After a torrid stretch of outperformance in 2023 and into the start of 2024 by large caps, earnings growth for small and mid cap stocks is set to improve to the mid-teens, matching the earnings growth of large cap stocks (Figure 2, left). Furthermore, the earnings growth of MSFT, NVDA, AMZN, GOOGL, and META is set to decelerate as the earnings growth of the rest of the S&P 500 is expected to accelerate (Figure 2, right).
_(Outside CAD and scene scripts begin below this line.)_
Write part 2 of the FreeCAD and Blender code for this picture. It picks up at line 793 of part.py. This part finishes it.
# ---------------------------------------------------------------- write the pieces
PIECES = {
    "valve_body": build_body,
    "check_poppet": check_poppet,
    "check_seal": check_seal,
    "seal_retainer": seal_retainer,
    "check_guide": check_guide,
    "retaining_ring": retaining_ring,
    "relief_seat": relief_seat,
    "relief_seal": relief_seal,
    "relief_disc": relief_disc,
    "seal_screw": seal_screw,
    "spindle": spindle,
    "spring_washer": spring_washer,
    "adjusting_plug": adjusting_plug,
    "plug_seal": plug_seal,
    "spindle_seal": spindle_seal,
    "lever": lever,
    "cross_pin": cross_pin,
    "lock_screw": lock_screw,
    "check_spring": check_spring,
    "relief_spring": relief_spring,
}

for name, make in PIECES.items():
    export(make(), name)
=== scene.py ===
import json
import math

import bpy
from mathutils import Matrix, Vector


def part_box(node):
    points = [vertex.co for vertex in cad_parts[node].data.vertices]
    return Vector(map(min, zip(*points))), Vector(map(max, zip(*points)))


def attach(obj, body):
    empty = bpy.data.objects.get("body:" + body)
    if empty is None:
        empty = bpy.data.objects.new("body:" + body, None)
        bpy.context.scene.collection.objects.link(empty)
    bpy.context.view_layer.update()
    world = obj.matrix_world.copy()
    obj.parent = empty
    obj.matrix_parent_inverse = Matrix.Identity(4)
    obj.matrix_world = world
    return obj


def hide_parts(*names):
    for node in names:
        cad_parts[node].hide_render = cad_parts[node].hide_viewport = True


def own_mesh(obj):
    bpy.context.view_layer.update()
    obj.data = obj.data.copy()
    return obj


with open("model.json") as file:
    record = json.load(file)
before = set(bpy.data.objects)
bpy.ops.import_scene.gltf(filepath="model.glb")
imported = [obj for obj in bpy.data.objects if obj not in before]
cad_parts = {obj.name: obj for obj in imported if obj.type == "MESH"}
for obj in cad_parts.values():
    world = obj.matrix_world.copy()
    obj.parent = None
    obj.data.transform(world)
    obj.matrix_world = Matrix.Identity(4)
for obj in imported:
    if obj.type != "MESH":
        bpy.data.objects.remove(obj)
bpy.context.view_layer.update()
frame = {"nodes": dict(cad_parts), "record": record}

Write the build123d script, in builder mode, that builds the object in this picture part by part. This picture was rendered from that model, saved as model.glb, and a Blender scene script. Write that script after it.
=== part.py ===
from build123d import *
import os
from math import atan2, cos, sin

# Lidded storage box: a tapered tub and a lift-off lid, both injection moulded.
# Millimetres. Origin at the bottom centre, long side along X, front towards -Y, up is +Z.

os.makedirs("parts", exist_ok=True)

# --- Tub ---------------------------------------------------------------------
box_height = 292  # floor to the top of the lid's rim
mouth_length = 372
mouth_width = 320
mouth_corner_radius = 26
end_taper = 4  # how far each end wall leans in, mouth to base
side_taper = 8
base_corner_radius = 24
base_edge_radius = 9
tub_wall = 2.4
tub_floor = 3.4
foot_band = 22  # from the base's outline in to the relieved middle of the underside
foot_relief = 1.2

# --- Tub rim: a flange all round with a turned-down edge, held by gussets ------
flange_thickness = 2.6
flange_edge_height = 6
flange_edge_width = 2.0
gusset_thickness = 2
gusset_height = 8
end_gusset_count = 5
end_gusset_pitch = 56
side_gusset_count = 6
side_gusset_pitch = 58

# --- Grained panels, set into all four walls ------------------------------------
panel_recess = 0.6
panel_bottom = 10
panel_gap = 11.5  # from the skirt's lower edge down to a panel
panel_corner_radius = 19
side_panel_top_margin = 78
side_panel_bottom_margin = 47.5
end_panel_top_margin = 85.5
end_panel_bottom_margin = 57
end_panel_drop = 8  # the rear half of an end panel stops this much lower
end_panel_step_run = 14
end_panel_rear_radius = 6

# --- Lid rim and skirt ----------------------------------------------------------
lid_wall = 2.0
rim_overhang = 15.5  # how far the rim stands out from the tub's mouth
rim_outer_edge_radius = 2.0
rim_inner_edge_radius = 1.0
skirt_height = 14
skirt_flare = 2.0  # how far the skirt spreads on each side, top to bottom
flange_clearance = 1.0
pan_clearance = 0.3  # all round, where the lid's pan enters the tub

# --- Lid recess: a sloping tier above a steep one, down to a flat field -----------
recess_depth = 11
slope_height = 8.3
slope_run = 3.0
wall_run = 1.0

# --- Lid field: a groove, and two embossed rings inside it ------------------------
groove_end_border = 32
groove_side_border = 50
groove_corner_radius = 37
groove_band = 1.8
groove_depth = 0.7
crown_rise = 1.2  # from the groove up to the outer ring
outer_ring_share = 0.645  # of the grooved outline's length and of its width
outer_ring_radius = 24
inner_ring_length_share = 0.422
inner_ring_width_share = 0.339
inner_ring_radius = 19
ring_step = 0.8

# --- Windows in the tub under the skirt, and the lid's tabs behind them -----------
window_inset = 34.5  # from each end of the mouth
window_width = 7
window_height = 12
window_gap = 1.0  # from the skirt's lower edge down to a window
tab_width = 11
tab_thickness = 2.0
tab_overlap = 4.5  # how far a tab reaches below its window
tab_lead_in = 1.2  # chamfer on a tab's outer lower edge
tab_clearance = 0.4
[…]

The gap in performance between the S&P 500 Index and the Russell 2000 Index, since the Fed signaled the end of its hiking campaign at the end of October 2023, has narrowed dramatically since the CPI print and the onset of earnings season. From the end of October 2023 through July 18, 2024, small caps have led large caps, with the Russell 2000 up 51.7% and the S&P 500 Index up 49.4%. While this recent outperformance has led investors to speculate on the sustainability of the rally, we expect returns from all stocks (not just the Mag 7!) to improve as earnings growth accelerates, and investors gain confidence in the price they are paying for earnings as clarity on inflation and rates continues to improve.
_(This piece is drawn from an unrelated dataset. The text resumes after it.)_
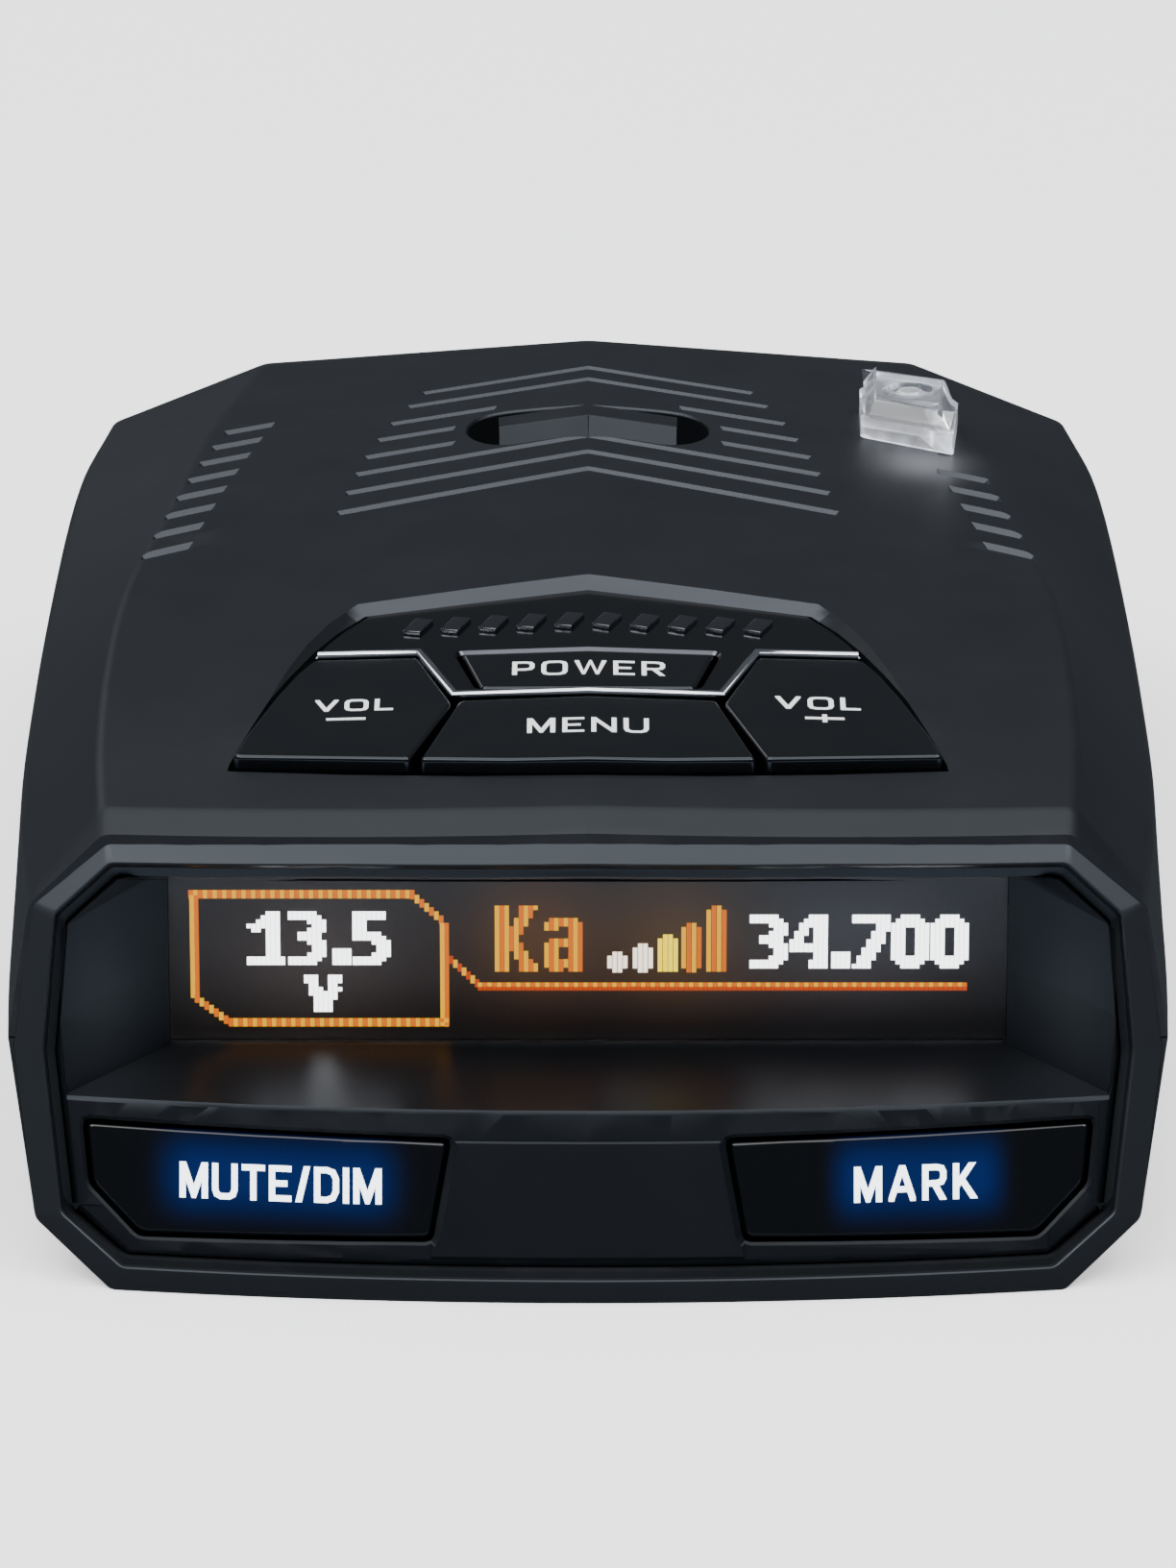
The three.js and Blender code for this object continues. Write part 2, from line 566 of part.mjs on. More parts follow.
addPart("rear_laser_board", box([21.0, 98.5, 20.4], [28.8, 108.5, 21.8]).add(
  cylinder(2.6, 21.7, 24.4, 25.6, 103.4, 16)), 0x1f4a33);

// windshield-end sensor window
const NOSE_YAW = -Math.atan2(2.5, 27.5);

function turnedBox(width, deep, low, high, x, y) {
  const g = new THREE.BoxGeometry(width, deep, high - low);
  g.rotateZ(NOSE_YAW);
  g.translate(x, y, (low + high) / 2);
  return toSolid(g);
}

upper = upper.subtract(turnedBox(11.6, 8, 17.6, 24.6, 19.2, BODY_LENGTH - 1.7));
addPart("nose_laser_lens", turnedBox(11.2, 1.6, 17.8, 24.4, 19.2, BODY_LENGTH - 2.7), 0x2a0d12, { roughness: 0.1 });
addPart("nose_laser_board", box([14.5, 125.6, 17.6], [24.5, 127, 24.2]).add(box([17, 126.9, 18.8], [22, 129.6, 23])),
  0x1f4a33);
addPart("upper_shell", upper, 0x2b2e33);
addPart("mount_release_button", button, 0x202226);
addPart("mount_latch", box([-3.6, 99, LATCH_LOW], [3.6, 118, LATCH_HIGH]).add(
  box([-2.3, 114.8, LATCH_LOW], [2.3, 117.8, SLOT_LOW + 0.9])),
  0x8e9297, { metalness: 0.9 });

// release spring: a round wire wound under the button stem
function coil(radius, wire, turns, low, high, x, y) {
  const steps = turns * 18;
  const sides = 8;
  const points = [];
  const triangles = [];
  const rise = (high - low - 2 * wire) / (2 * Math.PI * turns);
  for (let i = 0; i <= steps; i += 1) {
    const a = (2 * Math.PI * turns * i) / steps;
    const centre = new THREE.Vector3(radius * Math.cos(a), radius * Math.sin(a), low + wire + rise * a);
    const outward = new THREE.Vector3(Math.cos(a), Math.sin(a), 0);
    const along = new THREE.Vector3(-radius * Math.sin(a), radius * Math.cos(a), rise).normalize();
    const up = new THREE.Vector3().crossVectors(along, outward);
    for (let j = 0; j < sides; j += 1) {
      const b = (2 * Math.PI * j) / sides;
      const p = centre.clone().addScaledVector(outward, wire * Math.cos(b)).addScaledVector(up, wire * Math.sin(b));
      points.push(p.x + x, p.y + y, p.z);
    }
  }
  const ringAt = (i, j) => i * sides + (j % sides);
  for (let i = 0; i < steps; i += 1) {
    for (let j = 0; j < sides; j += 1) {
      triangles.push(ringAt(i, j), ringAt(i, j + 1), ringAt(i + 1, j + 1));
      triangles.push(ringAt(i, j), ringAt(i + 1, j + 1), ringAt(i + 1, j));
    }
  }
  for (let j = 1; j < sides - 1; j += 1) {
    triangles.push(ringAt(0, 0), ringAt(0, j + 1), ringAt(0, j));
    triangles.push(ringAt(steps, 0), ringAt(steps, j), ringAt(steps, j + 1));
  }
  const g = new THREE.BufferGeometry();
  g.setAttribute("position", new THREE.BufferAttribute(new Float32Array(points), 3));
  g.setIndex(triangles);
  const solid = toSolid(g);
  return solid;
}

const SPRING_LOW = 6.3;
const SPRING_HIGH = 14.7;
addPart("release_spring", coil(2.2, 0.35, 5, SPRING_LOW, SPRING_HIGH, 0, 102.3), 0xb9bdc2, { metalness: 1 });

// lower shell
let lower = outer.subtract(cavity).subtract(box([-60, -20, PART_LINE - SEAM / 2], [60, 160, 60]));
const posts = SCREW_PLACES.map(([x, y]) => cylinder(3.6, 0.5, PART_LINE - 0.15, x, y).intersect(outer));
const springPost = cylinder(3.4, 0.5, SPRING_LOW - 0.2, 0, 102.3, 24);
lower = joined([lower, ...posts, springPost.intersect(outer)]);
SCREW_PLACES.forEach(([x, y]) => {
  lower = lower.subtract(cylinder(1.5, -1, 20, x, y, 16)).subtract(cylinder(2.9, -1, 2.6, x, y, 24));
});
const LABEL = [[-24, 40], [24, 72]];
lower = lower.subtract(box([LABEL[0][0], LABEL[0][1], -1], [LABEL[1][0], LABEL[1][1], 0.4]));
addPart("rating_label", box([LABEL[0][0] + 0.3, LABEL[0][1] + 0.3, 0.12], [LABEL[1][0] - 0.3, LABEL[1][1] - 0.3, 0.35]),
  0xc9ccd0);

// speaker grille slots in the floor
const SPEAKER = [0, 84];
for (let i = -3; i <= 3; i += 1) {
  const half = Math.sqrt(11.5 ** 2 - (i * 3) ** 2);
  lower = lower.subtract(box([-half, SPEAKER[1] + i * 3 - 0.6, -1], [half, SPEAKER[1] + i * 3 + 0.6, 4]));
}

// sockets on the user's left side
const POWER_PORT = [84, 6.2];
const USB_PORT = [70, 6.6];
const AUDIO_PORT = [59, 6.8];
lower = lower.subtract(box([-60, POWER_PORT[0] - 5.4, 2.6], [-30, POWER_PORT[0] + 5.4, 11.6]));
lower = lower.subtract(box([-60, USB_PORT[0] - 4.2, 4.8], [-30, USB_PORT[0] + 4.2, 8.4]));
const audioHole = new THREE.CylinderGeometry(3.3, 3.3, 30, 24);
audioHole.rotateZ(Math.PI / 2);
audioHole.translate(-45, AUDIO_PORT[0], AUDIO_PORT[1]);
lower = lower.subtract(toSolid(audioHole));
addPart("lower_shell", lower, 0x26292d);

const jack = box([-41.2, POWER_PORT[0] - 5.1, 2.9], [-25, POWER_PORT[0] + 5.1, 11.3])
  .subtract(box([-45, POWER_PORT[0] - 3.6, 4.0], [-29, POWER_PORT[0] + 3.6, 9.4]));
addPart("power_jack", jack, 0x17181a);
const usb = box([-41.6, USB_PORT[0] - 3.9, 5.1], [-34, USB_PORT[0] + 3.9, 8.1])
  .subtract(box([-45, USB_PORT[0] - 3.4, 5.5], [-36, USB_PORT[0] + 3.4, 7.7]))
  .add(box([-40, USB_PORT[0] - 2.6, 6.4], [-35.5, USB_PORT[0] + 2.6, 6.9]));
addPart("usb_port", usb, 0xa8acb0, { metalness: 1 });
const sleeve = new THREE.CylinderGeometry(3.0, 3.0, 9, 24);
sleeve.rotateZ(Math.PI / 2);
sleeve.translate(-37.4, AUDIO_PORT[0], AUDIO_PORT[1]);
const sleeveBore = new THREE.CylinderGeometry(1.8, 1.8, 9, 24);
sleeveBore.rotateZ(Math.PI / 2);
sleeveBore.translate(-38.6, AUDIO_PORT[0], AUDIO_PORT[1]);
const audio = toSolid(sleeve).add(box([-33.5, AUDIO_PORT[0] - 3.5, 3.2], [-24.5, AUDIO_PORT[0] + 3.5, 10.2]))
  .subtract(toSolid(sleeveBore));
addPart("audio_jack", audio, 0x141517);

// boards and radio parts
addPart("main_board", box([-29, 28, 13.0], [29, 84, 14.6]), 0x1f4a33);
addPart("processor_shield", box([-12, 50, 14.7], [12, 74, 17.4]), 0xb4b8bc, { metalness: 1 });
addPart("gps_antenna", box([15, 62, 14.8], [28, 75, 18.8]), 0xb9a98a);
addPart("rf_board", box([-16, 108.2, 13.0], [16, 129, 13.7]), 0x1f4a33);
addPart("rf_shield", box([-15, 106.6, 2.5], [15, 114.6, 12.8]), 0xa9adb1, { metalness: 1 });
const horn = loft([
  { top: [[-4, 115.2, 8], [-4, 115.2, 10], [4, 115.2, 10], [4, 115.2, 8]],
    bottom: [[-4, 115.2, 8], [-4, 115.2, 6], [4, 115.2, 6], [4, 115.2, 8]] },
  { top: [[-15, 131.2, 8.6], [-15, 131.2, 12.6], [15, 131.2, 12.6], [15, 131.2, 8.6]],
    bottom: [[-15, 131.2, 8.6], [-15, 131.2, 4.8], [15, 131.2, 4.8], [15, 131.2, 8.6]] },
]);
const hornHollow = loft([
  { top: [[-3, 117.2, 8], [-3, 117.2, 9], [3, 117.2, 9], [3, 117.2, 8]],
    bottom: [[-3, 117.2, 8], [-3, 117.2, 7], [3, 117.2, 7], [3, 117.2, 8]] },
  { top: [[-14.4, 133, 8.6], [-14.4, 133, 12.1], [14.4, 133, 12.1], [14.4, 133, 8.6]],
    bottom: [[-14.4, 133, 8.6], [-14.4, 133, 5.4], [14.4, 133, 5.4], [14.4, 133, 8.6]] },
]);
addPart("horn_antenna", horn.subtract(hornHollow), 0x9a9ea3, { metalness: 1 });

// speaker: frame, cone, magnet and dust mesh
const [SX, SY] = SPEAKER;
addPart("speaker_mesh", cylinder(12.2, 2.15, 2.4, SX, SY, 32), 0x1a1b1d);
addPart("speaker_frame", turned([[10.2, 2.6], [13.0, 2.6], [13.0, 4.4], [8.4, 7.6], [5.3, 7.6], [5.3, 7.0], [8.0, 7.0],
  [10.2, 4.6]], SX, SY), 0x33363a);
addPart("speaker_cone", turned([[0.01, 5.4], [3.6, 5.0], [9.6, 3.0], [10.0, 3.3], [3.9, 5.6], [0.01, 5.8]], SX, SY),
  0x222326);
addPart("speaker_magnet", cylinder(7.0, 7.8, 12.0, SX, SY, 32), 0x6d7176, { metalness: 1 });

// case screws
SCREW_PLACES.forEach(([x, y], i) => {
  const shaft = cylinder(1.15, 1.6, 21.5, x, y, 16);
  const head = cylinder(2.5, 0.6, 2.3, x, y, 24);
  const cross = box([x - 1.5, y - 0.35, 0], [x + 1.5, y + 0.35, 1.5]).add(box([x - 0.35, y - 1.5, 0], [x + 0.35, y + 1.5, 1.5]));
  addPart(`case_screw_${i + 1}`, shaft.add(head).subtract(cross), 0x4a4d52, { metalness: 1 });
});

export default group;
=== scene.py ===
import math
import bmesh
import bpy
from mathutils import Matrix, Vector


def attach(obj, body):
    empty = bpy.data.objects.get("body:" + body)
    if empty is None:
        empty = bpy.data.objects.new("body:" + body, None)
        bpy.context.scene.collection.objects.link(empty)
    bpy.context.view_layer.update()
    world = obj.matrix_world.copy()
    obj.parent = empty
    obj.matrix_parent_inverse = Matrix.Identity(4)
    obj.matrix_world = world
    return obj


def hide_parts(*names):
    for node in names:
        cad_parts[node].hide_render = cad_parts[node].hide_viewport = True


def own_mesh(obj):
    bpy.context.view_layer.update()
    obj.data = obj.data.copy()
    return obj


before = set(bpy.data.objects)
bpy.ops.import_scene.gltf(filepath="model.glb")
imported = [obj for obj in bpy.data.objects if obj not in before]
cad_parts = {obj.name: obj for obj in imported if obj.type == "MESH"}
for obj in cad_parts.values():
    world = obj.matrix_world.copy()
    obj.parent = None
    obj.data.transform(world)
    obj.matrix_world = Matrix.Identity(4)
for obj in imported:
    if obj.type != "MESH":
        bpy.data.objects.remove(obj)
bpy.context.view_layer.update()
scene = bpy.context.scene
middleY = 67.45  # half the body's length; the part's origin sits there
print("frame loaded")


cameraSet = {"tilt": 22.0, "lens": 226.08, "place": (0.0, -0.72211, 0.30564)}
cameraData = bpy.data.cameras.new("camera")
cameraData.lens = cameraSet["lens"]
cameraData.sensor_width = 36.0
cameraData.clip_start = 0.01
camera = bpy.data.objects.new("camera", cameraData)
camera.location = cameraSet["place"]
camera.rotation_euler = (math.radians(90.0 - cameraSet["tilt"]), 0.0, 0.0)
scene.collection.objects.link(camera)
scene.camera = camera


def nodeMaterial(name):
    material = bpy.data.materials.new(name)
    material.use_nodes = True
    material.node_tree.nodes.clear()
    return material, material.node_tree


def addNode(tree, kind, **values):
    node = tree.nodes.new(kind)
    for key, value in values.items():
        setattr(node, key, value)
    return node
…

We believe Lord Abbett equity portfolios are well positioned to potentially take advantage of this environment. A unifying principle for our portfolios is that we seek to invest in quality companies with durable competitive advantages led by excellent management teams. We do this in growth and value stocks and in U.S. and non-U.S. companies. Low economic growth favors those companies that grow with predictable revenue and resilient earnings, regardless of the economic cycle. Higher cost of capital raises barriers to entry and favors high-quality businesses with competitive advantages and leaders that can intelligently allocate capital in efforts to maximize returns. And finally, the rapid pace of innovation favors businesses led by exceptional management teams with a willingness, even a paranoia, to embrace change and to adapt, or die.